Quote verbatim every line from the line containing "Keep writing the build123d" to the line containing "dull: Colour", inclusive of both, and no other line.

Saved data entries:
···

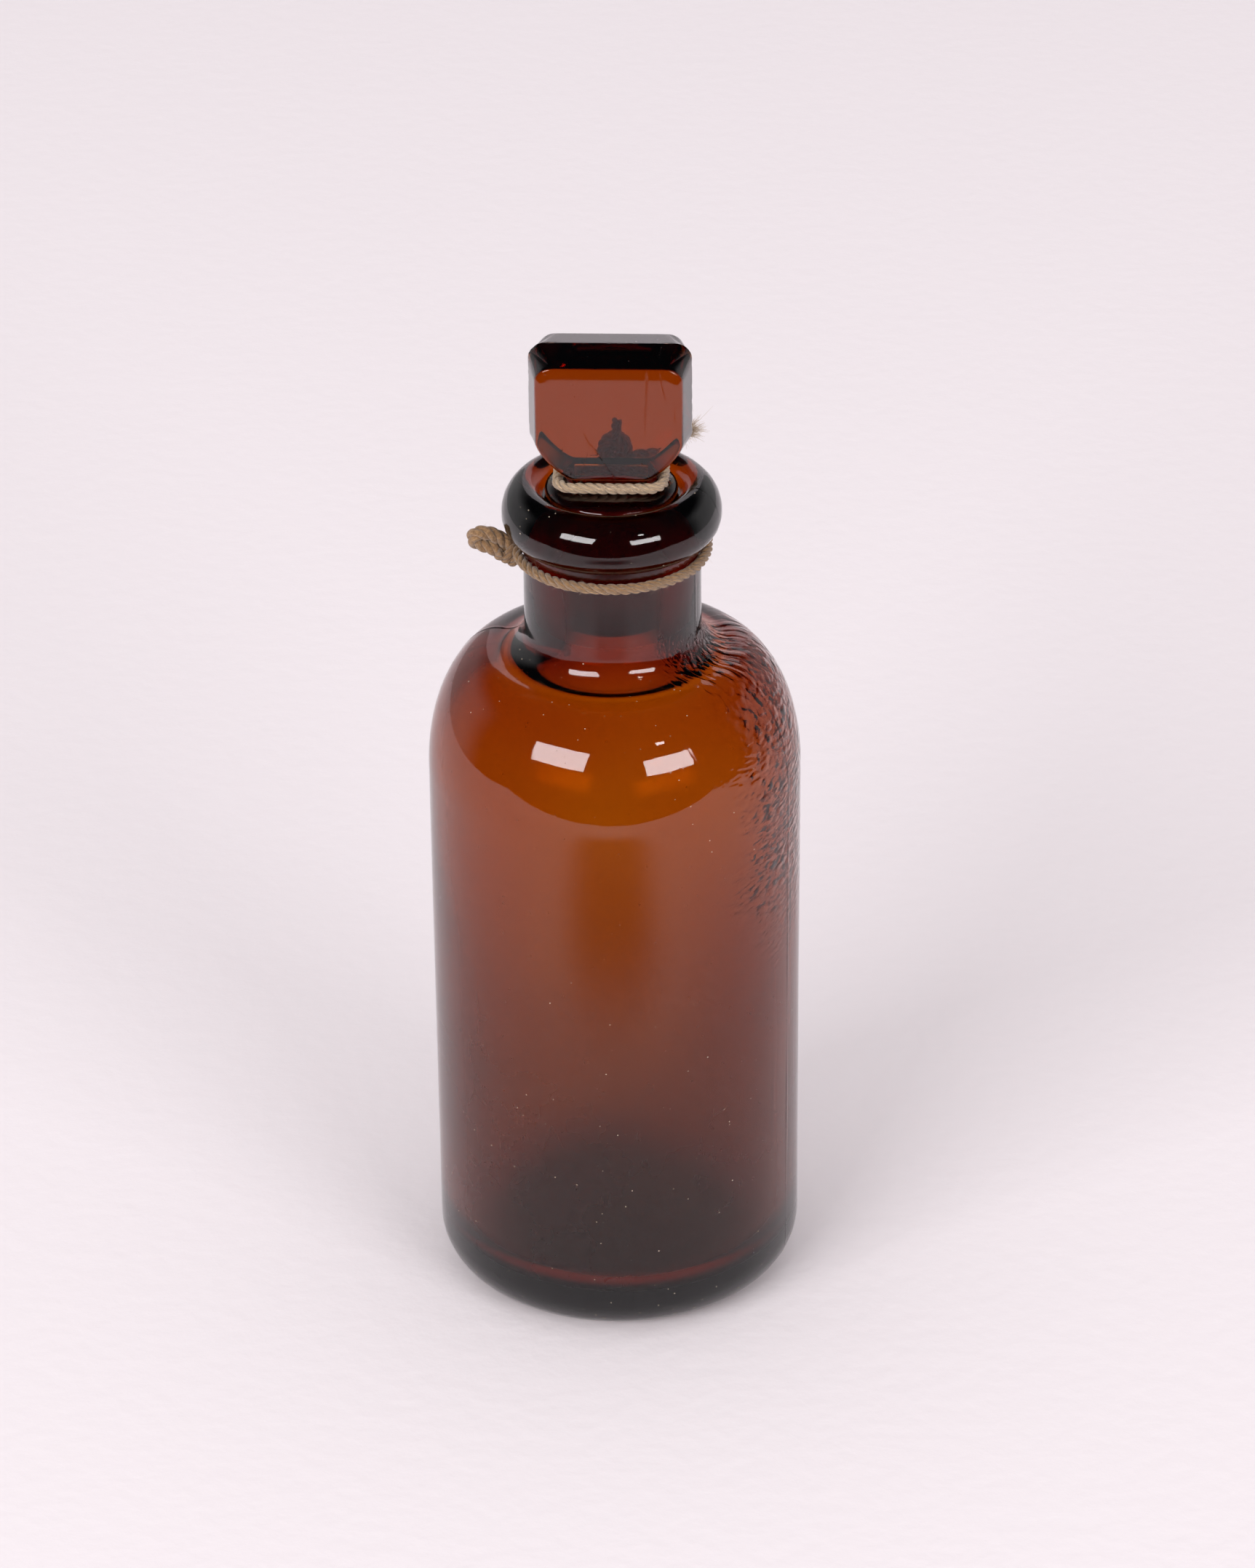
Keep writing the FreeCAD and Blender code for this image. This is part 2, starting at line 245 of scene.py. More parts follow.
def tube_arrays(line: np.ndarray, radius: np.ndarray, across: np.ndarray, sides: int) -> Arrays:
    """Closed-ended round tube along a line.

    A point is line + radius (cos a * across + sin a * (tangent x across)).

    Args:
        line: array (n, 3).
        radius: array (n,).
        across: array (n, 3), unit, square to the line.
        sides: points round the tube.

    Returns:
        Vertices and faces.
    """
    other = unit(np.cross(unit(np.gradient(line, axis=0)), across))
    angle = np.linspace(0, 2 * np.pi, sides, endpoint=False)[None, :, None]
    round_it = np.cos(angle) * across[:, None] + np.sin(angle) * other[:, None]
    ring = line[:, None] + radius[:, None, None] * round_it
    return np.concatenate([ring.reshape(-1, 3), line[:1], line[-1:]]), capped_faces(len(line), sides)


def joined(parts: list[Arrays]) -> Arrays:
    """Puts several (vertices, faces) pairs into one pair."""
    starts = np.cumsum([0] + [len(vertices) for vertices, _ in parts[:-1]])
    return (
        np.concatenate([vertices for vertices, _ in parts]),
        np.concatenate([faces + start for (_, faces), start in zip(parts, starts)]),
    )


# --------------------------------------------------------------------------------------
# Finishes
# --------------------------------------------------------------------------------------


Socket = bpy.types.NodeSocket
Tree = bpy.types.NodeTree
FLOAT, COLOUR = "NodeSocketFloat", "NodeSocketColor"
WHITE = (1.0, 1.0, 1.0, 1.0)


class Nodes:
    """Short forms for building a node tree."""

    def __init__(self, tree: Tree) -> None:
        """Keeps the tree that the nodes go into."""
        self.tree = tree

    def add(self, kind: str, inputs: dict | None = None, **settings: object) -> bpy.types.Node:
        """Adds a node, sets its properties, and links or sets its inputs.

        Args:
            kind: Blender's name of the node type.
            inputs: socket name or number to a value or to the output socket to link from.
            settings: properties of the node.

        Returns:
            The node.
        """
        node = self.tree.nodes.new(kind)
        for name, value in settings.items():
            setattr(node, name, value)
        for name, value in (inputs or {}).items():
            socket = node.inputs[name]
            if isinstance(value, Socket):
                self.tree.links.new(value, socket)
            else:
                socket.default_value = value
        return node

    def math(self, operation: str, first: object, second: object = 0.0, clamp: bool = False) -> Socket:
        """One Math node; returns its output."""
        made = self.add("ShaderNodeMath", {0: first, 1: second}, operation=operation, use_clamp=clamp)
        return made.outputs[0]

    def product(self, first: object, second: object, clamp: bool = False) -> Socket:
        """First times second."""
        return self.math("MULTIPLY", first, second, clamp)

    def place(self) -> tuple[Socket, Socket, Socket]:
        """Object coordinates, their height and their distance from the upright axis, in metres."""
        made = self.add("ShaderNodeTexCoord").outputs["Object"]
        height = self.add("ShaderNodeSeparateXYZ", {"Vector": made}).outputs["Z"]
        flat = self.add("ShaderNodeVectorMath", {0: made, 1: (1.0, 1.0, 0.0)}, operation="MULTIPLY")
        reach = self.add("ShaderNodeVectorMath", {0: flat.outputs[0]}, operation="LENGTH")
        return made, height, reach.outputs["Value"]

    def ramp(self, value: object, low: float, high: float, to: Pair = (0.0, 1.0)) -> Socket:
        """Maps low..high smoothly on to the range to, held at its ends."""
        made = self.add(
            "ShaderNodeMapRange",
            {"Value": value, "From Min": low, "From Max": high, "To Min": to[0], "To Max": to[1]},
            interpolation_type="SMOOTHSTEP",
        )
        return made.outputs["Result"]

    def noise(self, vector: object, scale: float, detail: float = 2.0, rough: float = 0.5) -> Socket:
        """Noise texture; returns its Fac."""
        given = {"Vector": vector, "Scale": scale, "Detail": detail, "Roughness": rough}
        return self.add("ShaderNodeTexNoise", given).outputs["Fac"]

    def mix(self, share: object, first: object, second: object, blend: str = "MIX") -> Socket:
        """Mixes two colours; returns the result."""
        made = self.add("ShaderNodeMix", {0: share, 6: first, 7: second}, data_type="RGBA", blend_type=blend)
        return made.outputs[2]

    def group(self, tree: Tree, **inputs: float) -> bpy.types.Node:
        """Adds a node group with its inputs set."""
        return self.add("ShaderNodeGroup", inputs, node_tree=tree)

    def finish(self, surface: bpy.types.Node, volume: bpy.types.Node | None = None) -> None:
        """Links the output node of a material."""
        out = self.add("ShaderNodeOutputMaterial", {"Surface": surface.outputs[0]})
        if volume:
            self.tree.links.new(volume.outputs[0], out.inputs["Volume"])


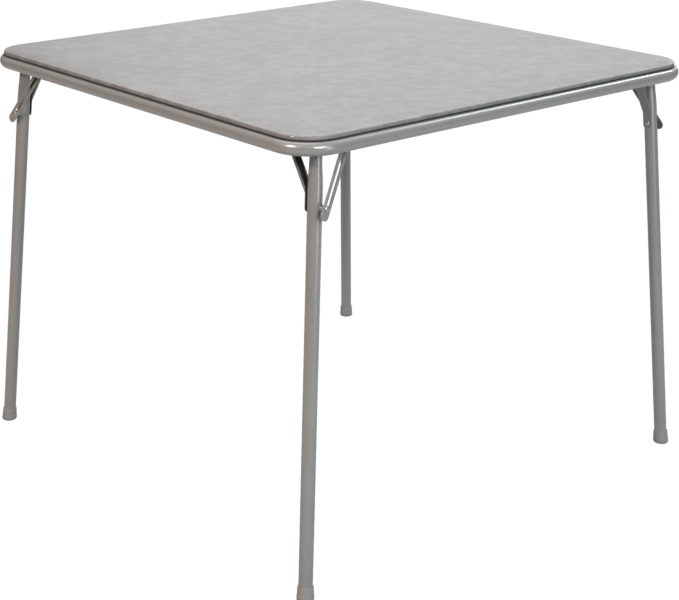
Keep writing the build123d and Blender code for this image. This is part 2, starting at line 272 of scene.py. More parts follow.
@dataclass(frozen=True)
class Finish:
    """A finish, which makes its material once.

    Attributes:
        name: The material's name.
        slot: The record's material slot of its pieces; not used.
        clean: Its main colour.
        dull: The colour of its dulled, dusty or aged patches.
    """

    name: str
    slot: str
    clean: Colour
    dull: Colour

    def material(self) -> bpy.types.Material:
        """Fetch the finish's material, and make it the first time."""
        made = bpy.data.materials.get(self.name)
        if made is None:
            made = bpy.data.materials.new(self.name)
            self.draw(Net(made))
        return made

    def draw(self, net: Net) -> None:
        """Draw the finish.

        Args:
            net: The material's new network.
        """
        raise NotImplementedError


@dataclass(frozen=True)
class Enamel(Finish):
    """Stove enamel on steel: a slight orange peel under a clear gloss, rubbed at the edges.

    Attributes:
        rub: How much bare edge shows, from 0 to 1.
        shaded_above: The height above which the paint turns near black: painted shade on the
            rail's top in the crease under the pad.
        legward_shade: How much painted shade darkens faces that look from strut to leg, or, where
            it's negative, faces that look the other way.
    """

    rub: float = 0.5
    shaded_above: float = 1.0
    legward_shade: float = 0.0

    def draw(self, net: Net) -> None:
        """Draw the enamel."""
        clouds = net.noise(11.0, 5.0, 0.6).smooth(0.36, 0.66)
        scuffs = net.noise(1.0, 6.0, 0.7, net.stretched((420.0, 420.0, 38.0))).smooth(0.66, 0.78)
        grime = 1.0 - net.height().smooth(0.02, 0.16)
        body = net.mix(clouds * 0.55 + grime * 0.25, self.clean, self.dull)
        edge = net.read("NewGeometry", "Pointiness")
        worn = edge.smooth(0.53, 0.60) * net.noise(260.0, 4.0, 0.7).smooth(0.42, 0.62) * self.rub
        marked = net.mix(scuffs * 0.08, body, (0.36, 0.35, 0.34))
        bright = net.mix(worn * 0.6, marked, (0.50, 0.48, 0.46))
        # Painted shade: near black and without its coat above crevice and on the faces that hollow
        # picks.
        painted_shade = net.height().smooth(self.shaded_above, self.shaded_above + 0.0014)
        if self.legward_shade:
            side = net.legward() * math.copysign(1.0, self.legward_shade)
            painted_shade = painted_shade + side.smooth(0.5, 0.7) * abs(self.legward_shade)
        sag = net.bump(net.noise(40.0, 1.0), 0.00005, 0.35)
        net.surface(
            Base_Color=net.mix(painted_shade * 0.85, bright, (0.030, 0.030, 0.028)),
            Roughness=0.40 + clouds * 0.07 + scuffs * 0.08 + grime * 0.1,
            Metallic=worn * 0.25,
            Coat_Weight=(1.0 - scuffs * 0.2) * (1.0 - painted_shade),
            Coat_Roughness=0.24,
            Coat_IOR=2.0,
            Normal=net.bump(net.noise(950.0), 0.000006, 0.3, sag),
        )


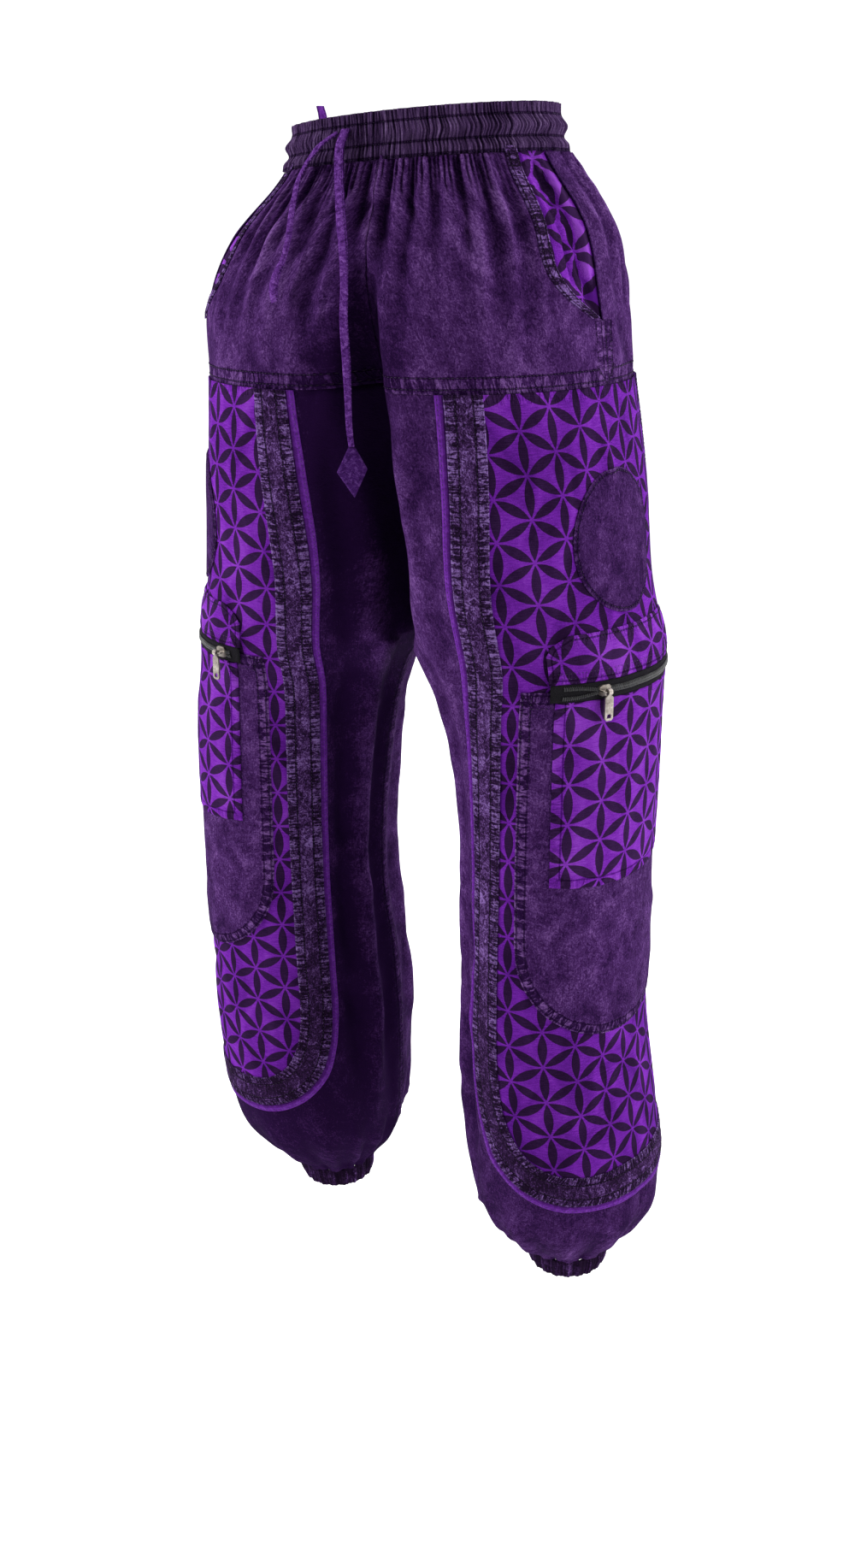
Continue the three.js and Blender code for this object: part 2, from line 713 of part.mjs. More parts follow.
for (const side of SIDES) {
  const leg = lattice(
    LEG_ROWS,
    (z) => legWidths(side, z),
    (z, width, column) => clothPoint(side, z, width, legPush(side, z, width, column)),
    { sign: side.sign, joined: (z) => z < CROTCH, flat: (j) => j === 0 },
  );
  const yoke = lattice(
    YOKE_ROWS,
    (z) => yokeWidths(side, z),
    (z, width, column) => clothPoint(side, z, width, yokePush(z, width, column)),
    { sign: side.sign, joined: () => false, flat: (j, count) => j === 0 || j === count - 1 },
  );
  const put = (part, rows, patch, inner, outer, colour) =>
    add(`${part}_${side.name}`, clothWall(rows, patch, inner, outer, side.sign), colour);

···

__TASK ANSWER__
Keep writing the build123d and Blender code for this image. This is part 2, starting at line 272 of scene.py. More parts follow.
@dataclass(frozen=True)
class Finish:
    """A finish, which makes its material once.

    Attributes:
        name: The material's name.
        slot: The record's material slot of its pieces; not used.
        clean: Its main colour.
        dull: The colour of its dulled, dusty or aged patches.
    """

    name: str
    slot: str
    clean: Colour
    dull: Colour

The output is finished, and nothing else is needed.